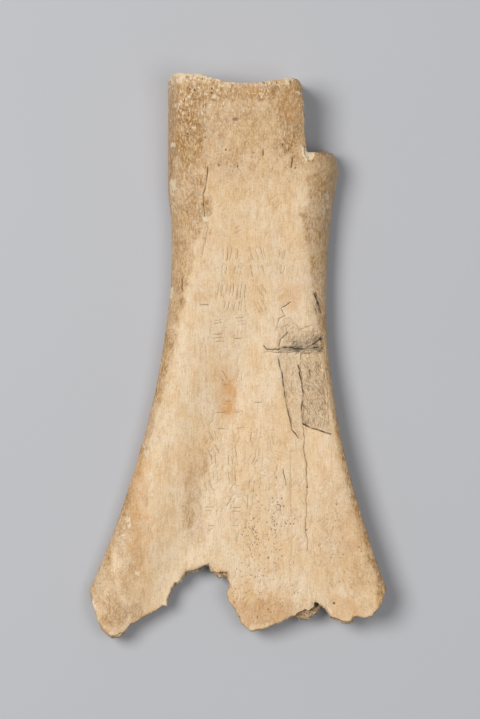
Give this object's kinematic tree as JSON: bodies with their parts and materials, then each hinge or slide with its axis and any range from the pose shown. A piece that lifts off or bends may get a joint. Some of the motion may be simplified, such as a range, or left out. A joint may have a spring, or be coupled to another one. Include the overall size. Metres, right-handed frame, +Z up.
{
  "type": "ox scapula oracle bone",
  "caption": "Broken ox shoulder blade prepared for divination: sawn socket end, cut corner, flared blade with a broken edge, hollows on its back.",
  "frame": {"origin": "on the ground, at the middle of the bone's length and width", "axes": "+Z up out of the smooth rib side, +Y along the bone towards the sawn socket end, +X towards the thin border with the cut corner"},
  "size_m": [0.1427, 0.27, 0.0333],
  "materials": {
    "bone": "dry, partly polished bone, worn and stained"
  },
  "bodies": {
    "root": {"ox_scapula": "bone"}
  },
  "joints": []
}
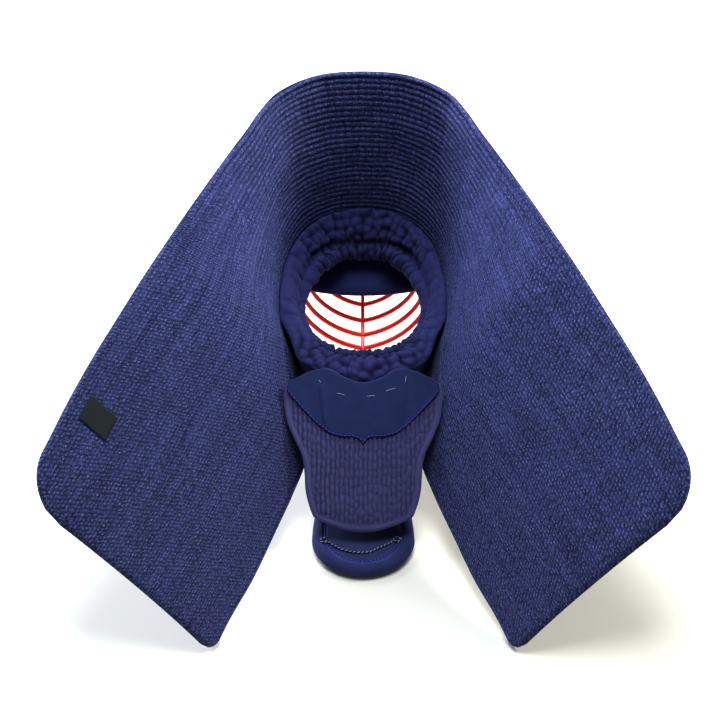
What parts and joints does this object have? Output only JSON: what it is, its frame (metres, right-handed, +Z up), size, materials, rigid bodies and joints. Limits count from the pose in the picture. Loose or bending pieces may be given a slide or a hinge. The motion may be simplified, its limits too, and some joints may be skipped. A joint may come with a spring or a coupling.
{
  "type": "kendo helmet",
  "caption": "Kendo helmet of quilted indigo cotton with a metal face grille, padded face ring and two throat flaps, lying face down.",
  "frame": {"origin": "on the surface it lies on, below the middle of its bounding box", "axes": "+Z up from the surface, +Y towards the crown of the head, +X to the right of someone who looks along +Y into the open side; the face points down"},
  "size_m": [0.5862, 0.5514, 0.3339],
  "materials": {
    "quilted_cotton": "indigo cotton, quilted in close rows, matt",
    "grille_lacquer": "red lacquer inside, plain metal outside",
    "binding_leather": "smooth dark leather",
    "ring_cotton": "gathered indigo cotton",
    "pad_cotton": "plain dark cotton",
    "flap_cotton": "purple-navy cotton, sewn in channels",
    "flap_suede": "navy brushed cloth with stitched edges",
    "label_weave": "plain woven patch"
  },
  "bodies": {
    "root": {"quilted_cloth": "quilted_cotton", "face_grille": "grille_lacquer", "rim_binding": "binding_leather", "face_ring": "ring_cotton", "forehead_pad": "pad_cotton", "inner_throat_flap": "flap_cotton", "inner_flap_yoke": "flap_suede", "outer_throat_flap": "flap_suede", "wing_label": "label_weave"}
  },
  "joints": []
}
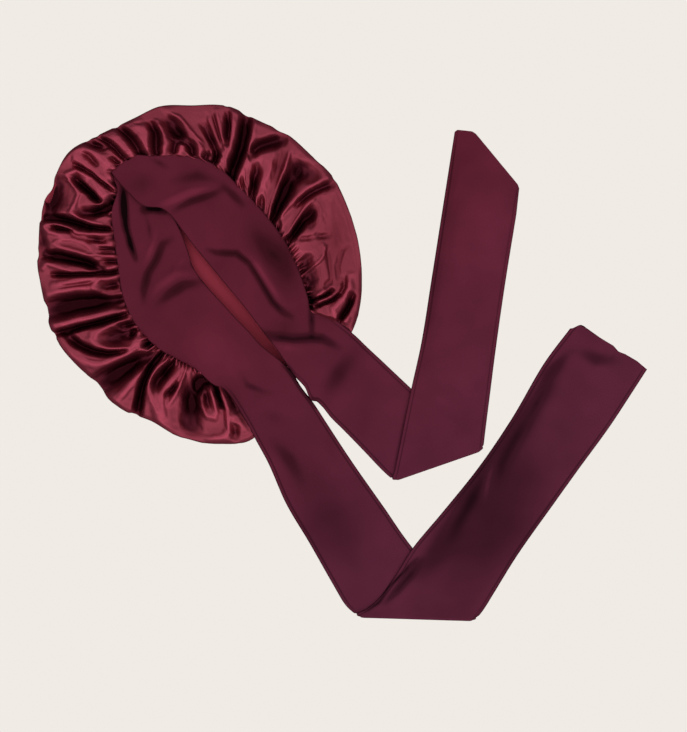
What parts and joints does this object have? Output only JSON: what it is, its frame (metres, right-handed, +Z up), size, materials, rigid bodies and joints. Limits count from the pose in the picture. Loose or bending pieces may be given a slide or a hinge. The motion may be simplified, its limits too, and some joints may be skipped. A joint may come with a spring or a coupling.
{
  "type": "sleep bonnet",
  "caption": "Sleep bonnet laid flat with its opening up: gathered satin crown, folded knit band and two wide ties.",
  "frame": {"origin": "middle of the crown's flat underside, on the surface it lies on", "axes": "+Z up, out of the opening; +X towards the ends of the ties; the long tie folds at -Y"},
  "size_m": [0.6617, 0.5584, 0.0267],
  "materials": {
    "satin": "glossy burgundy satin, duller on its reverse",
    "band_knit": "matte brushed knit, burgundy",
    "tie_knit": "matte brushed knit, burgundy"
  },
  "bodies": {
    "root": {"crown": "satin", "band": "band_knit", "tie_short": "tie_knit", "tie_long": "tie_knit"}
  },
  "joints": []
}
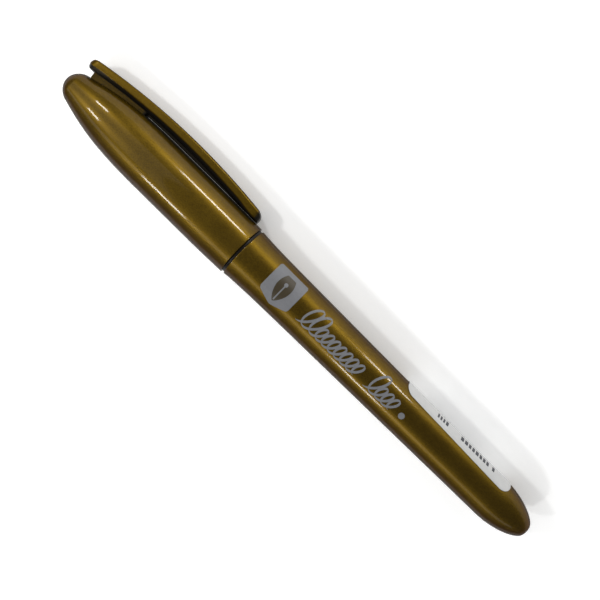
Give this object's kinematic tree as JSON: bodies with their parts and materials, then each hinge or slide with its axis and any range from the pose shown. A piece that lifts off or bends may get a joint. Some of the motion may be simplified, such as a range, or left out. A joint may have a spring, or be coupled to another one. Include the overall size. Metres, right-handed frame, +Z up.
━━━━━━━━━━
§ Exercise goal: Write out the complete set of records exactly as given.

§ Result for this task:
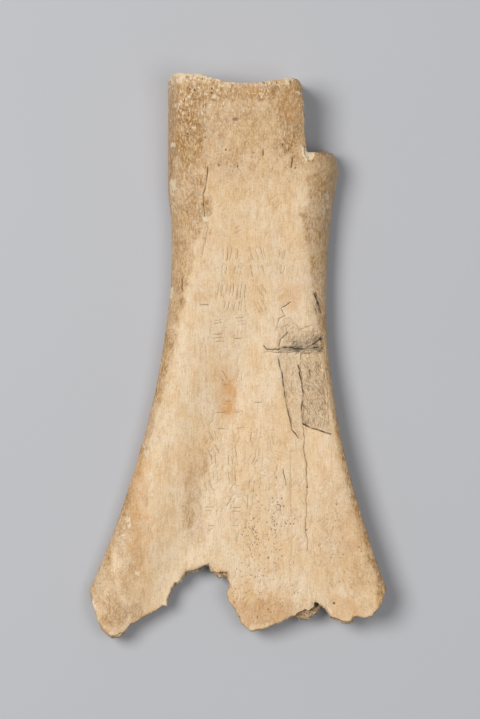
Give this object's kinematic tree as JSON: bodies with their parts and materials, then each hinge or slide with its axis and any range from the pose shown. A piece that lifts off or bends may get a joint. Some of the motion may be simplified, such as a range, or left out. A joint may have a spring, or be coupled to another one. Include the overall size. Metres, right-handed frame, +Z up.
{
  "type": "ox scapula oracle bone",
  "caption": "Broken ox shoulder blade prepared for divination: sawn socket end, cut corner, flared blade with a broken edge, hollows on its back.",
  "frame": {"origin": "on the ground, at the middle of the bone's length and width", "axes": "+Z up out of the smooth rib side, +Y along the bone towards the sawn socket end, +X towards the thin border with the cut corner"},
  "size_m": [0.1427, 0.27, 0.0333],
  "materials": {
    "bone": "dry, partly polished bone, worn and stained"
  },
  "bodies": {
    "root": {"ox_scapula": "bone"}
  },
  "joints": []
}
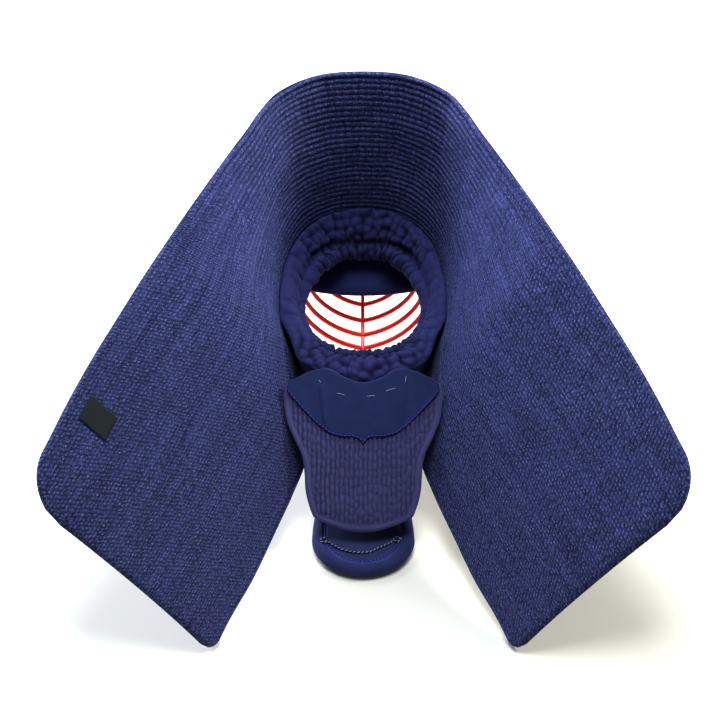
What parts and joints does this object have? Output only JSON: what it is, its frame (metres, right-handed, +Z up), size, materials, rigid bodies and joints. Limits count from the pose in the picture. Loose or bending pieces may be given a slide or a hinge. The motion may be simplified, its limits too, and some joints may be skipped. A joint may come with a spring or a coupling.
{
  "type": "kendo helmet",
  "caption": "Kendo helmet of quilted indigo cotton with a metal face grille, padded face ring and two throat flaps, lying face down.",
  "frame": {"origin": "on the surface it lies on, below the middle of its bounding box", "axes": "+Z up from the surface, +Y towards the crown of the head, +X to the right of someone who looks along +Y into the open side; the face points down"},
  "size_m": [0.5862, 0.5514, 0.3339],
  "materials": {
    "quilted_cotton": "indigo cotton, quilted in close rows, matt",
    "grille_lacquer": "red lacquer inside, plain metal outside",
    "binding_leather": "smooth dark leather",
    "ring_cotton": "gathered indigo cotton",
    "pad_cotton": "plain dark cotton",
    "flap_cotton": "purple-navy cotton, sewn in channels",
    "flap_suede": "navy brushed cloth with stitched edges",
    "label_weave": "plain woven patch"
  },
  "bodies": {
    "root": {"quilted_cloth": "quilted_cotton", "face_grille": "grille_lacquer", "rim_binding": "binding_leather", "face_ring": "ring_cotton", "forehead_pad": "pad_cotton", "inner_throat_flap": "flap_cotton", "inner_flap_yoke": "flap_suede", "outer_throat_flap": "flap_suede", "wing_label": "label_weave"}
  },
  "joints": []
}
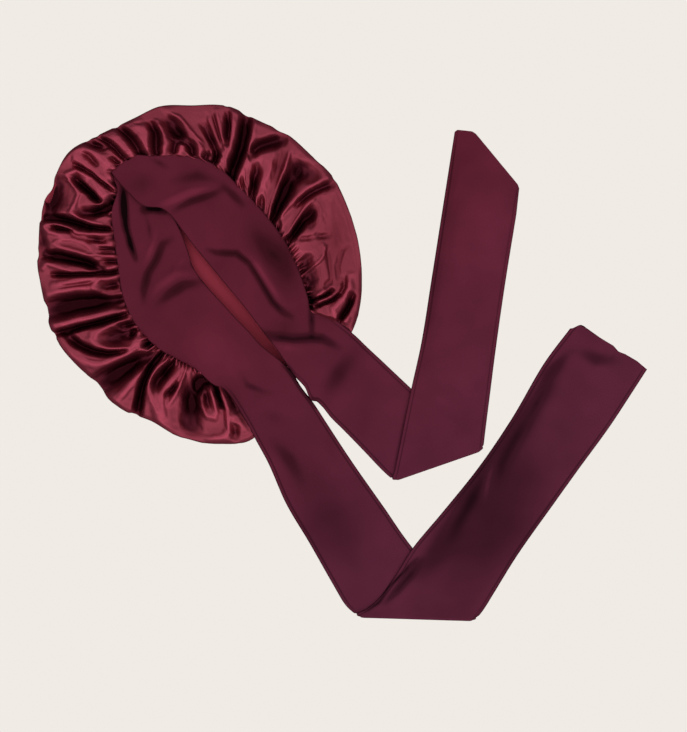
What parts and joints does this object have? Output only JSON: what it is, its frame (metres, right-handed, +Z up), size, materials, rigid bodies and joints. Limits count from the pose in the picture. Loose or bending pieces may be given a slide or a hinge. The motion may be simplified, its limits too, and some joints may be skipped. A joint may come with a spring or a coupling.
{
  "type": "sleep bonnet",
  "caption": "Sleep bonnet laid flat with its opening up: gathered satin crown, folded knit band and two wide ties.",
  "frame": {"origin": "middle of the crown's flat underside, on the surface it lies on", "axes": "+Z up, out of the opening; +X towards the ends of the ties; the long tie folds at -Y"},
  "size_m": [0.6617, 0.5584, 0.0267],
  "materials": {
    "satin": "glossy burgundy satin, duller on its reverse",
    "band_knit": "matte brushed knit, burgundy",
    "tie_knit": "matte brushed knit, burgundy"
  },
  "bodies": {
    "root": {"crown": "satin", "band": "band_knit", "tie_short": "tie_knit", "tie_long": "tie_knit"}
  },
  "joints": []
}
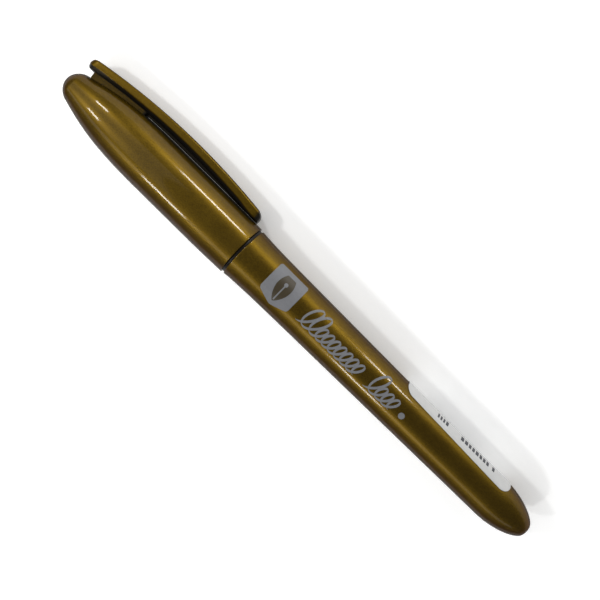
Give this object's kinematic tree as JSON: bodies with their parts and materials, then each hinge or slide with its axis and any range from the pose shown. A piece that lifts off or bends may get a joint. Some of the motion may be simplified, such as a range, or left out. A joint may have a spring, or be coupled to another one. Include the overall size. Metres, right-handed frame, +Z up.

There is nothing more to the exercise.